**EXERCISE OBJECTIVE**
Can you print every record below exactly as written?

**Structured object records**
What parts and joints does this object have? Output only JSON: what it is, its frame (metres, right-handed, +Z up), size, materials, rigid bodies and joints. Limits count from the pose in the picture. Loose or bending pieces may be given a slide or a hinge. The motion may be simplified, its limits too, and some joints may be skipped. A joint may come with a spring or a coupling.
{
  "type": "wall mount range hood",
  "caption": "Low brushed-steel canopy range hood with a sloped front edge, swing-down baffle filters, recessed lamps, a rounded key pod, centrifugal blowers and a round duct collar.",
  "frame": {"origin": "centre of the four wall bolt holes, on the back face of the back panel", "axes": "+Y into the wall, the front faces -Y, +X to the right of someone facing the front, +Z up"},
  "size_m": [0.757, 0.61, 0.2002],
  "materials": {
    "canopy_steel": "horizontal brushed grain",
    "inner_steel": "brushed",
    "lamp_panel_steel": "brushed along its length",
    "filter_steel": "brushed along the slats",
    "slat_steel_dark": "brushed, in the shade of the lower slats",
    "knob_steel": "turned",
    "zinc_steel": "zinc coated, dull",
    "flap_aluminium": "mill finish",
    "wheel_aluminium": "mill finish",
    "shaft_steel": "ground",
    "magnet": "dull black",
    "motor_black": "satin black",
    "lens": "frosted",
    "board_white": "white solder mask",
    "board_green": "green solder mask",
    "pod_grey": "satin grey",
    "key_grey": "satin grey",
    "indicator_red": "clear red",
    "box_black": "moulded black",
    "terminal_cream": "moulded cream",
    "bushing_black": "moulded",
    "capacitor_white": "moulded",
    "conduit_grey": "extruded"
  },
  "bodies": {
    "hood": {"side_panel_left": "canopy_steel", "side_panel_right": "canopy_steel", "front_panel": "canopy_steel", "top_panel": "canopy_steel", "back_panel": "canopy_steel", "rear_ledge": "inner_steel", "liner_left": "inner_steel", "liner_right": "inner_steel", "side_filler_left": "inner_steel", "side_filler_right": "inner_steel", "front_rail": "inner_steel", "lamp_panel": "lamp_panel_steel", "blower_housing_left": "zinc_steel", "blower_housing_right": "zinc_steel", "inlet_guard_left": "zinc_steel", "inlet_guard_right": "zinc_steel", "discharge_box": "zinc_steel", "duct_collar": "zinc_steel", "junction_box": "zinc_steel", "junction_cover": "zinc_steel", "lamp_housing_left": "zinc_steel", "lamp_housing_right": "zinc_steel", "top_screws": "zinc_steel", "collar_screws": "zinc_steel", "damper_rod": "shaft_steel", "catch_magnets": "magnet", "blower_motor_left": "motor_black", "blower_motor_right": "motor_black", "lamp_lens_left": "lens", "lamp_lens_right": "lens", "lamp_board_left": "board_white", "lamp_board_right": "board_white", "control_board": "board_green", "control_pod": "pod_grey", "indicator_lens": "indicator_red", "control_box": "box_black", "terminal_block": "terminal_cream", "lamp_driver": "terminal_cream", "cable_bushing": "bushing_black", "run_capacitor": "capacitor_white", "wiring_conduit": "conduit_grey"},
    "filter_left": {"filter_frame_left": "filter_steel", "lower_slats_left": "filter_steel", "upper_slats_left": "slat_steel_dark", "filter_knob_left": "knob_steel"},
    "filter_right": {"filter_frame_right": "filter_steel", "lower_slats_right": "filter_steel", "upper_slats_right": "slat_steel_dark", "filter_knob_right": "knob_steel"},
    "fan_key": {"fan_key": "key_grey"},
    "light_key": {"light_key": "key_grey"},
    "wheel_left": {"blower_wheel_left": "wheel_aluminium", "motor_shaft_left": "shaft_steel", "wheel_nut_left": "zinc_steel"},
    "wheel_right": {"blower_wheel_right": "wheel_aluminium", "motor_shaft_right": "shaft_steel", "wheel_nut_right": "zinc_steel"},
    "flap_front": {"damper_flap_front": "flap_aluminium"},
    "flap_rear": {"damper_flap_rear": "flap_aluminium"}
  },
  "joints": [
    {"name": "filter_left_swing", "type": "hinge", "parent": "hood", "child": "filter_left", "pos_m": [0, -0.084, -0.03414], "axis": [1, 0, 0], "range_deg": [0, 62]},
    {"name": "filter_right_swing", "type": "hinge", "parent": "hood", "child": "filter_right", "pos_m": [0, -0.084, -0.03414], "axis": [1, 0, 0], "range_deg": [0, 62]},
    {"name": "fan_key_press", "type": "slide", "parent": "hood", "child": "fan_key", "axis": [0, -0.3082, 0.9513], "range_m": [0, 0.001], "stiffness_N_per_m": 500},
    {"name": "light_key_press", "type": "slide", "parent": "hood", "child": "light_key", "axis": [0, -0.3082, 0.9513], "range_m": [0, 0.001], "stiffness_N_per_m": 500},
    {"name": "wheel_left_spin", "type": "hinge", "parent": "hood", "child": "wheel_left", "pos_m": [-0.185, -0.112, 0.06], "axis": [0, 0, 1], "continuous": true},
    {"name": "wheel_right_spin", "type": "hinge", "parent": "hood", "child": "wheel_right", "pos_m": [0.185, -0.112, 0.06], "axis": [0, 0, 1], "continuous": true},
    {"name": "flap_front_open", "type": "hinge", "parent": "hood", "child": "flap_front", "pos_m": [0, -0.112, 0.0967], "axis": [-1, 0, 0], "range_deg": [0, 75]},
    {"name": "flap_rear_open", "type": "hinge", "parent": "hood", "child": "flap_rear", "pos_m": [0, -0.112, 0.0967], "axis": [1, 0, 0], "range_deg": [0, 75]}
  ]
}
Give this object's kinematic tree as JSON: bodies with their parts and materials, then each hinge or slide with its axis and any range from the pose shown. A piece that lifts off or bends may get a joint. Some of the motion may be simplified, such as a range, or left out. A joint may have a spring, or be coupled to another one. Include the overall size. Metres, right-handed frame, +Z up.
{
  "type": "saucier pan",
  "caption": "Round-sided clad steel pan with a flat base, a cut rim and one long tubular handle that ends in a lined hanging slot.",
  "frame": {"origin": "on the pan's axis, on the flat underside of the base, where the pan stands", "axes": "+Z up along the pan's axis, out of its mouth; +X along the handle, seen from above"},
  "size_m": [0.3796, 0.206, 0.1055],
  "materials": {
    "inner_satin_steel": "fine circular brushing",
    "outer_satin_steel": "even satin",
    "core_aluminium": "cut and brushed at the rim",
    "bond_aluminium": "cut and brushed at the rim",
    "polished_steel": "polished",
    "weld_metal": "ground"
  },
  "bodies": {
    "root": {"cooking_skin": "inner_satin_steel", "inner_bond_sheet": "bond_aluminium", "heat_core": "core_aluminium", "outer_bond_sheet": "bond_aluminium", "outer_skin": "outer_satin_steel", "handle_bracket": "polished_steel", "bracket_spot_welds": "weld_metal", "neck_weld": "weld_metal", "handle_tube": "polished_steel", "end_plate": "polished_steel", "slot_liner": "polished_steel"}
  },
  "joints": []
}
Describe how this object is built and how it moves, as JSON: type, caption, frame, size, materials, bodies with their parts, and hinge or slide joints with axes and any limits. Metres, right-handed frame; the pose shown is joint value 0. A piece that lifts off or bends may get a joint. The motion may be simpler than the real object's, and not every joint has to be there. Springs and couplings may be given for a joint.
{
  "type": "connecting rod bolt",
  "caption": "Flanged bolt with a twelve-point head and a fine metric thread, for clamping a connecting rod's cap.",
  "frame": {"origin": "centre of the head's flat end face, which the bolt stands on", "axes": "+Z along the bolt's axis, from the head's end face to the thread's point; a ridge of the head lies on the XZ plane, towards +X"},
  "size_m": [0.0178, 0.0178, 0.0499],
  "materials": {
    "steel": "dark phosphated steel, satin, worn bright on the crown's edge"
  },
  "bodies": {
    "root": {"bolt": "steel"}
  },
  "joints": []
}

**RESULT OF THIS TASK**
What parts and joints does this object have? Output only JSON: what it is, its frame (metres, right-handed, +Z up), size, materials, rigid bodies and joints. Limits count from the pose in the picture. Loose or bending pieces may be given a slide or a hinge. The motion may be simplified, its limits too, and some joints may be skipped. A joint may come with a spring or a coupling.
{
  "type": "wall mount range hood",
  "caption": "Low brushed-steel canopy range hood with a sloped front edge, swing-down baffle filters, recessed lamps, a rounded key pod, centrifugal blowers and a round duct collar.",
  "frame": {"origin": "centre of the four wall bolt holes, on the back face of the back panel", "axes": "+Y into the wall, the front faces -Y, +X to the right of someone facing the front, +Z up"},
  "size_m": [0.757, 0.61, 0.2002],
  "materials": {
    "canopy_steel": "horizontal brushed grain",
    "inner_steel": "brushed",
    "lamp_panel_steel": "brushed along its length",
    "filter_steel": "brushed along the slats",
    "slat_steel_dark": "brushed, in the shade of the lower slats",
    "knob_steel": "turned",
    "zinc_steel": "zinc coated, dull",
    "flap_aluminium": "mill finish",
    "wheel_aluminium": "mill finish",
    "shaft_steel": "ground",
    "magnet": "dull black",
    "motor_black": "satin black",
    "lens": "frosted",
    "board_white": "white solder mask",
    "board_green": "green solder mask",
    "pod_grey": "satin grey",
    "key_grey": "satin grey",
    "indicator_red": "clear red",
    "box_black": "moulded black",
    "terminal_cream": "moulded cream",
    "bushing_black": "moulded",
    "capacitor_white": "moulded",
    "conduit_grey": "extruded"
  },
  "bodies": {
    "hood": {"side_panel_left": "canopy_steel", "side_panel_right": "canopy_steel", "front_panel": "canopy_steel", "top_panel": "canopy_steel", "back_panel": "canopy_steel", "rear_ledge": "inner_steel", "liner_left": "inner_steel", "liner_right": "inner_steel", "side_filler_left": "inner_steel", "side_filler_right": "inner_steel", "front_rail": "inner_steel", "lamp_panel": "lamp_panel_steel", "blower_housing_left": "zinc_steel", "blower_housing_right": "zinc_steel", "inlet_guard_left": "zinc_steel", "inlet_guard_right": "zinc_steel", "discharge_box": "zinc_steel", "duct_collar": "zinc_steel", "junction_box": "zinc_steel", "junction_cover": "zinc_steel", "lamp_housing_left": "zinc_steel", "lamp_housing_right": "zinc_steel", "top_screws": "zinc_steel", "collar_screws": "zinc_steel", "damper_rod": "shaft_steel", "catch_magnets": "magnet", "blower_motor_left": "motor_black", "blower_motor_right": "motor_black", "lamp_lens_left": "lens", "lamp_lens_right": "lens", "lamp_board_left": "board_white", "lamp_board_right": "board_white", "control_board": "board_green", "control_pod": "pod_grey", "indicator_lens": "indicator_red", "control_box": "box_black", "terminal_block": "terminal_cream", "lamp_driver": "terminal_cream", "cable_bushing": "bushing_black", "run_capacitor": "capacitor_white", "wiring_conduit": "conduit_grey"},
    "filter_left": {"filter_frame_left": "filter_steel", "lower_slats_left": "filter_steel", "upper_slats_left": "slat_steel_dark", "filter_knob_left": "knob_steel"},
    "filter_right": {"filter_frame_right": "filter_steel", "lower_slats_right": "filter_steel", "upper_slats_right": "slat_steel_dark", "filter_knob_right": "knob_steel"},
    "fan_key": {"fan_key": "key_grey"},
    "light_key": {"light_key": "key_grey"},
    "wheel_left": {"blower_wheel_left": "wheel_aluminium", "motor_shaft_left": "shaft_steel", "wheel_nut_left": "zinc_steel"},
    "wheel_right": {"blower_wheel_right": "wheel_aluminium", "motor_shaft_right": "shaft_steel", "wheel_nut_right": "zinc_steel"},
    "flap_front": {"damper_flap_front": "flap_aluminium"},
    "flap_rear": {"damper_flap_rear": "flap_aluminium"}
  },
  "joints": [
    {"name": "filter_left_swing", "type": "hinge", "parent": "hood", "child": "filter_left", "pos_m": [0, -0.084, -0.03414], "axis": [1, 0, 0], "range_deg": [0, 62]},
    {"name": "filter_right_swing", "type": "hinge", "parent": "hood", "child": "filter_right", "pos_m": [0, -0.084, -0.03414], "axis": [1, 0, 0], "range_deg": [0, 62]},
    {"name": "fan_key_press", "type": "slide", "parent": "hood", "child": "fan_key", "axis": [0, -0.3082, 0.9513], "range_m": [0, 0.001], "stiffness_N_per_m": 500},
    {"name": "light_key_press", "type": "slide", "parent": "hood", "child": "light_key", "axis": [0, -0.3082, 0.9513], "range_m": [0, 0.001], "stiffness_N_per_m": 500},
    {"name": "wheel_left_spin", "type": "hinge", "parent": "hood", "child": "wheel_left", "pos_m": [-0.185, -0.112, 0.06], "axis": [0, 0, 1], "continuous": true},
    {"name": "wheel_right_spin", "type": "hinge", "parent": "hood", "child": "wheel_right", "pos_m": [0.185, -0.112, 0.06], "axis": [0, 0, 1], "continuous": true},
    {"name": "flap_front_open", "type": "hinge", "parent": "hood", "child": "flap_front", "pos_m": [0, -0.112, 0.0967], "axis": [-1, 0, 0], "range_deg": [0, 75]},
    {"name": "flap_rear_open", "type": "hinge", "parent": "hood", "child": "flap_rear", "pos_m": [0, -0.112, 0.0967], "axis": [1, 0, 0], "range_deg": [0, 75]}
  ]
}
Give this object's kinematic tree as JSON: bodies with their parts and materials, then each hinge or slide with its axis and any range from the pose shown. A piece that lifts off or bends may get a joint. Some of the motion may be simplified, such as a range, or left out. A joint may have a spring, or be coupled to another one. Include the overall size. Metres, right-handed frame, +Z up.
{
  "type": "saucier pan",
  "caption": "Round-sided clad steel pan with a flat base, a cut rim and one long tubular handle that ends in a lined hanging slot.",
  "frame": {"origin": "on the pan's axis, on the flat underside of the base, where the pan stands", "axes": "+Z up along the pan's axis, out of its mouth; +X along the handle, seen from above"},
  "size_m": [0.3796, 0.206, 0.1055],
  "materials": {
    "inner_satin_steel": "fine circular brushing",
    "outer_satin_steel": "even satin",
    "core_aluminium": "cut and brushed at the rim",
    "bond_aluminium": "cut and brushed at the rim",
    "polished_steel": "polished",
    "weld_metal": "ground"
  },
  "bodies": {
    "root": {"cooking_skin": "inner_satin_steel", "inner_bond_sheet": "bond_aluminium", "heat_core": "core_aluminium", "outer_bond_sheet": "bond_aluminium", "outer_skin": "outer_satin_steel", "handle_bracket": "polished_steel", "bracket_spot_welds": "weld_metal", "neck_weld": "weld_metal", "handle_tube": "polished_steel", "end_plate": "polished_steel", "slot_liner": "polished_steel"}
  },
  "joints": []
}
Describe how this object is built and how it moves, as JSON: type, caption, frame, size, materials, bodies with their parts, and hinge or slide joints with axes and any limits. Metres, right-handed frame; the pose shown is joint value 0. A piece that lifts off or bends may get a joint. The motion may be simpler than the real object's, and not every joint has to be there. Springs and couplings may be given for a joint.
{
  "type": "connecting rod bolt",
  "caption": "Flanged bolt with a twelve-point head and a fine metric thread, for clamping a connecting rod's cap.",
  "frame": {"origin": "centre of the head's flat end face, which the bolt stands on", "axes": "+Z along the bolt's axis, from the head's end face to the thread's point; a ridge of the head lies on the XZ plane, towards +X"},
  "size_m": [0.0178, 0.0178, 0.0499],
  "materials": {
    "steel": "dark phosphated steel, satin, worn bright on the crown's edge"
  },
  "bodies": {
    "root": {"bolt": "steel"}
  },
  "joints": []
}